It has now been almost 4 years since I pulled out of my parent's driveway in IN and made the cross country trek to CA where I was due to start my new job as a teacher in a small private school in the heart of Silicon Valley. I had accepted the position assuming that it was going to be a 2 year commitment and then I would surely be on my way back to IN where everyone I knew and loved was. Little did I know the amazing plans (and man) the Lord had awaiting me in CA.
It wasn't 6 months into living here in CA that I was set up on a blind date with the most amazing man I had (and still have) ever met. To say I fell head over heels would be an understatement! I had finally met the man that the Lord had created as a perfect gift for me! Fast-forward another year and a half and I was now almost 2 years into living in CA and not looking to leave anytime soon, in fact just the opposite, I was now engaged to that amazing man I previously mentioned and planning a beach wedding right here in CA.

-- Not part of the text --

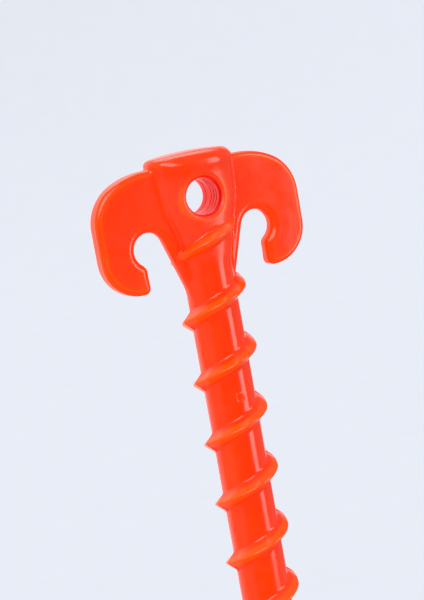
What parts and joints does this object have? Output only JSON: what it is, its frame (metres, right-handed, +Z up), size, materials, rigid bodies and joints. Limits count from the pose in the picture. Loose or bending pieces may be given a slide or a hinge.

Now if we fast-forward another 2 years, you will find me right where I am today, married to the love of my life, about to celebrate our 2nd anniversary as man and wife, and grafted into an extended family both by marriage and by the blood of Christ. And while my husband and I are both open to the Lord calling us wherever it would be that He would have us serve, it would seem, for the time being, that He has called us to serve here to the people in the Silicon Valley of CA. That all being said, while I call Cupertino, CA my home I believe that a part of me will always consider myself to be a Hoosier at heart and consider IN to be my Home.
Well this past weekend my husband and I were blessed to be asked to fly back to IN and be a part of my brother's wedding. I was going to go HOME!!! even if it was only for a trip, on the days leading up to our trip I found myself getting so excited at the thought of "Going Home" and was flooded with memories of IN, which made me all the more excited to go back and see everyone and everything! It also made me I realize that due to scheduling and finances that I had not been back to IN or seen my family in over a year and a half!! (I know I am horrible daughter and friend) :)
What I found to my surprise when we landed in IN however was a world that has changed in the past 4 years just as much as I had! The place that in my heart I still considered to be home, was not the place I had been remembering. I think somehow in my mind that even though I had moved and experienced a world of changes, everyone and everything in IN was supposed to be exactly as I had left it 4 years before. Kind of like I had pressed a pause button when I left and should just be able to push the play button when I returned. Which is so not the case!
(it is also really selfish of me if I stop and analyze it, but that is not what this entry is about, perhaps another one later on)
So this past weekend in IN I found myself almost on the outside looking in as I realized that life in IN had gone on without me! That my family and friends have continued to live their lives and build towards the future without me. All weekend I was mentioned as the "other sister" or the "daughter who lives in CA". Some of the people didn't even realize that my brother had another sister, they thought our sister Emily was his only sister!
Now I have to be honest with you, at first I was very upset, (read as I wanted to cry a lot) until I remembered that "Oh yeah life ISN'T all about me!" ha-ha I mean really, how sad would it have been if when I went back to IN to visit, everyone had put their life on hold for me to return! That realization helped a bit but I was still struggling to figure out how I fit into this new version of home.
So this got me thinking a lot about the word home and what is really means. I even looked it up in the dictionary but was overwhelmed since it is a word that can be considered a noun, a verb, an adverb, and well quite frankly that is when I stopped scrolling down! So if we don't look at the meaning of the word how about the different saying about home. "Home is where the heart is", "Home sweet home.", "Home away from home", "mi casa es su casa", and so on the list goes... Again I found myself overwhelmed! (seeing a trend??)
So I decided to just look at what I know and here it is:
1. My real home is not here on earth but in heaven (and I can't wait for that homecoming!!!!)
2. My family and friends love me no matter where I live
3. Life will continue to move on even if I am not there
4. I adore my husband and the life we are building together
5. Even though I live a million miles away and now have a different last name, I will always be a part of the Duncan family and home.
6. I need to make more of an effort to keep up with people and visit more often so that when I do go home it will not be a shocker!
Now I wish I could say that writing this has helped me process everything and that I now totally understand what my role is when I go back home but to be honest it hasn't I am still confused and a little sad to realize that life is changing in ways that I had not expected or planned for. But I guess this is just a part of growing up. I am not the first person to ever feel this way and I will not be the last.